_What is expected_
Repeat every line, exactly, from the very first through the one where "crotch_depth = 1.6;" appears. Add nothing else.

_Data section_
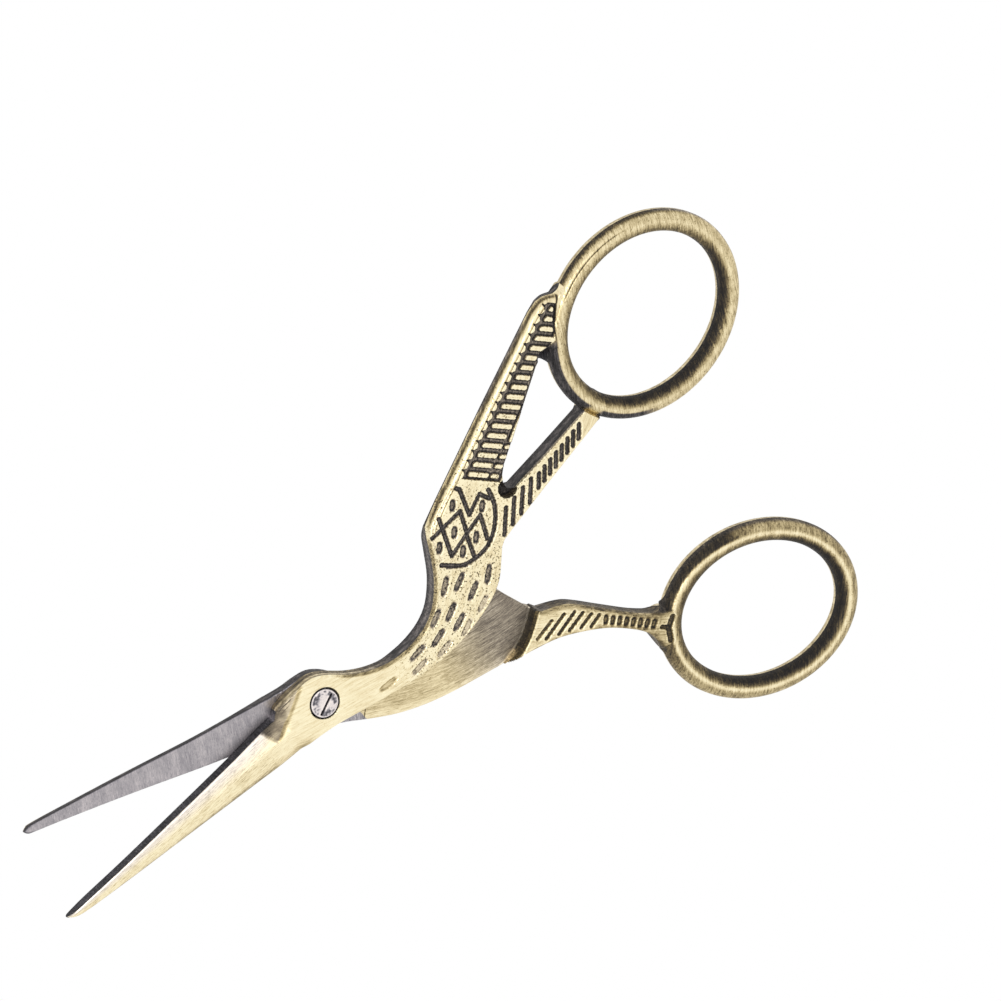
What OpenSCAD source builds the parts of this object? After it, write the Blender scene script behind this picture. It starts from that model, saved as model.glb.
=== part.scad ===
// Stork embroidery scissors: two halves on one screw, posed partly open.
// Origin on the pivot axis at the underside, +X towards the rings, +Y towards the thumb ring, +Z up.
// Both halves are drawn shut, lying along X, and then turned apart by half of the opening each.

/* [Pose] */
// Angle between the two halves as they lie
opening = 18.7; // [18:0.1:40]

/* [Thickness] */
// Top of the front half above the rest plane
front_top = 4.2; // [4.0:0.1:4.6]
// Thickness of the rear half's blade and lap plate
plate_t = 1.7; // [1.5:0.05:1.8]
// Gap between the two ground faces
lap_gap = 0.04; // [0.02:0.01:0.06]
// Underside of the front half's wing and leg
front_low = 0.8; // [0.5:0.1:1.0]
// Top of the rear half's leg and shoulder
leg_top = 4.0; // [3.7:0.1:4.2]

/* [Rings] */
// Half length and half width of the thumb ring's centre line
thumb_a = 13.7; // [13.2:0.1:14.2]
thumb_b = 12.0; // [11.5:0.1:12.5]
// Half length and half width of the finger ring's centre line
finger_a = 13.1; // [12.6:0.1:13.6]
finger_b = 11.0; // [10.5:0.1:11.5]
// Width of a ring's band
band_w = 3.1; // [2.8:0.1:3.5]

/* [Screw] */
// Radius of the screw's head
head_r = 2.05; // [1.9:0.05:2.1]
// Radius of the screw's shank
shank_r = 1.2; // [1.1:0.05:1.3]
// Width of the screwdriver slot
slot_w = 0.35; // [0.3:0.05:0.5]
// Distance of the slot from the middle of the head
slot_off = 0.3; // [0:0.05:0.4]

/* [Hidden] */

lap_top = plate_t + lap_gap;
over = 1;
ring_low = 0.5;
ring_top = 4.05;
turn_clear = 0.05;
seat_clear = 0.01;
rim_clear = 0.11;
head_t = 0.7;
cone_h = 0.55;
carve_depth = 0.3;
panel_depth = 0.4;
crotch_depth = 1.6;

// Smooth open curve through the rows of p, with n steps between two rows
function curve_at(a, b, c, d, t) =
    0.5 * (2 * b + (c - a) * t + (2 * a - 5 * b + 4 * c - d) * t * t
        + (3 * b - a - 3 * c + d) * t * t * t);
function curve(p, n = 3) = [
    for (i = [0 : len(p) - 2]) for (k = [0 : n - 1])
        curve_at(p[max(i - 1, 0)], p[i], p[i + 1], p[min(i + 2, len(p) - 1)], k / n),
    p[len(p) - 1]
];

// Outward direction at corner i of a closed anticlockwise outline, long enough to move both sides by 1
function side_normal(a, b) = let (d = [b[0] - a[0], b[1] - a[1]]) [d[1], -d[0]] / norm(d);
function corner_normal(p, i) = let (
    n = len(p),
    u = side_normal(p[(i + n - 1) % n], p[i]),
    v = side_normal(p[i], p[(i + 1) % n])
) (u + v) / (1 + max(u * v, -0.3));

// Flat triangles that fill an outline, cut off corner by corner
function turn(a, b, c) = (b[0] - a[0]) * (c[1] - a[1]) - (b[1] - a[1]) * (c[0] - a[0]);
function holds(a, b, c, q) = turn(a, b, q) >= 0 && turn(b, c, q) >= 0 && turn(c, a, q) >= 0;
function corner(ids, k) = let (n = len(ids)) [ids[(k + n - 1) % n], ids[k], ids[(k + 1) % n]];
function is_ear(p, ids, k) = let (c = corner(ids, k))
    turn(p[c[0]], p[c[1]], p[c[2]]) > 0
    && len([for (j = ids) if (j != c[0] && j != c[1] && j != c[2]
        && holds(p[c[0]], p[c[1]], p[c[2]], p[j])) j]) == 0;
function ear_from(p, ids, k) = k >= len(ids) - 1 || is_ear(p, ids, k) ? k : ear_from(p, ids, k + 1);
function fill(p, ids) = len(ids) == 3 ? [ids] : let (k = ear_from(p, ids, 0))
    concat([corner(ids, k)], fill(p, [for (i = [0 : len(ids) - 1]) if (i != k) ids[i]]));

// Side faces of a solid made of equal rings of points
function side_faces(rings, n) = [for (k = [0 : rings - 2]) for (i = [0 : n - 1])
    let (a = k * n + i, b = k * n + (i + 1) % n) each [[a, a + n, b + n], [a, b + n, b]]];
function reversed(list) = [for (i = [len(list) - 1 : -1 : 0]) list[i]];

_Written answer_
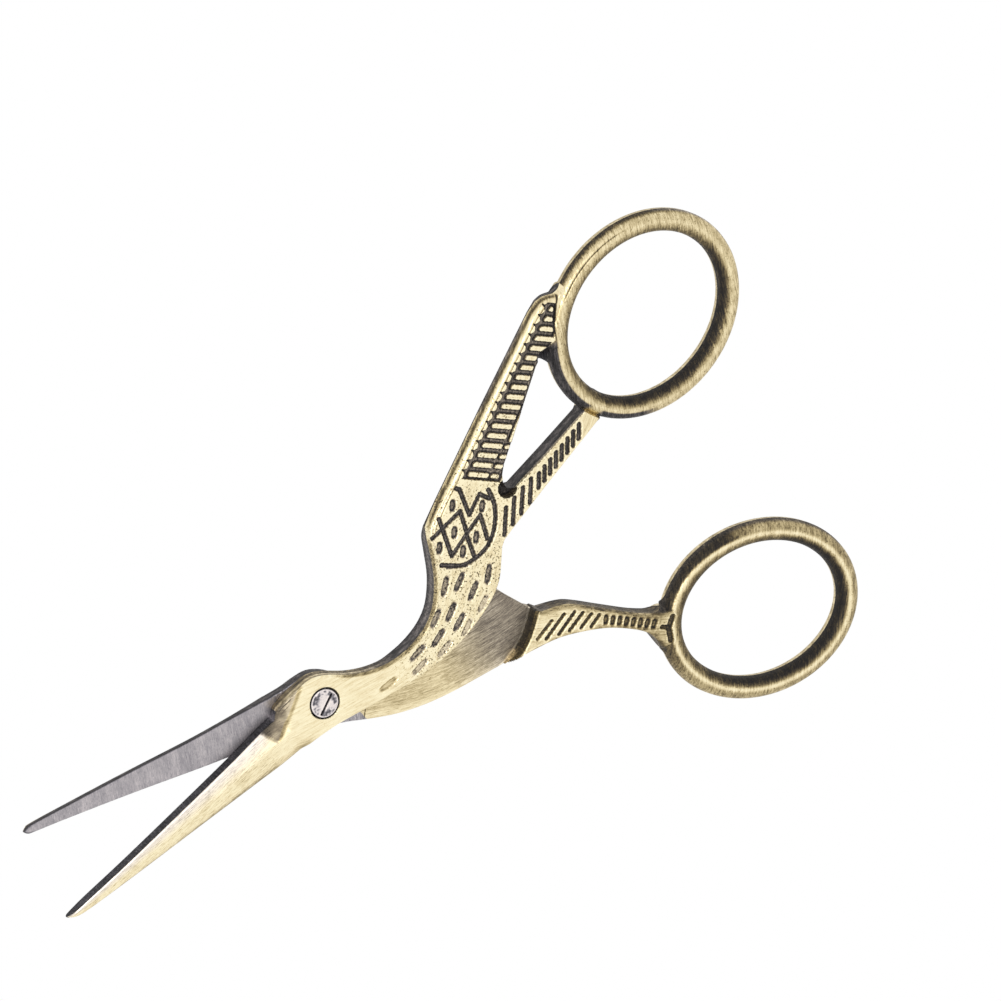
What OpenSCAD source builds the parts of this object? After it, write the Blender scene script behind this picture. It starts from that model, saved as model.glb.
=== part.scad ===
// Stork embroidery scissors: two halves on one screw, posed partly open.
// Origin on the pivot axis at the underside, +X towards the rings, +Y towards the thumb ring, +Z up.
// Both halves are drawn shut, lying along X, and then turned apart by half of the opening each.

/* [Pose] */
// Angle between the two halves as they lie
opening = 18.7; // [18:0.1:40]

/* [Thickness] */
// Top of the front half above the rest plane
front_top = 4.2; // [4.0:0.1:4.6]
// Thickness of the rear half's blade and lap plate
plate_t = 1.7; // [1.5:0.05:1.8]
// Gap between the two ground faces
lap_gap = 0.04; // [0.02:0.01:0.06]
// Underside of the front half's wing and leg
front_low = 0.8; // [0.5:0.1:1.0]
// Top of the rear half's leg and shoulder
leg_top = 4.0; // [3.7:0.1:4.2]

/* [Rings] */
// Half length and half width of the thumb ring's centre line
thumb_a = 13.7; // [13.2:0.1:14.2]
thumb_b = 12.0; // [11.5:0.1:12.5]
// Half length and half width of the finger ring's centre line
finger_a = 13.1; // [12.6:0.1:13.6]
finger_b = 11.0; // [10.5:0.1:11.5]
// Width of a ring's band
band_w = 3.1; // [2.8:0.1:3.5]

/* [Screw] */
// Radius of the screw's head
head_r = 2.05; // [1.9:0.05:2.1]
// Radius of the screw's shank
shank_r = 1.2; // [1.1:0.05:1.3]
// Width of the screwdriver slot
slot_w = 0.35; // [0.3:0.05:0.5]
// Distance of the slot from the middle of the head
slot_off = 0.3; // [0:0.05:0.4]

/* [Hidden] */

lap_top = plate_t + lap_gap;
over = 1;
ring_low = 0.5;
ring_top = 4.05;
turn_clear = 0.05;
seat_clear = 0.01;
rim_clear = 0.11;
head_t = 0.7;
cone_h = 0.55;
carve_depth = 0.3;
panel_depth = 0.4;
crotch_depth = 1.6;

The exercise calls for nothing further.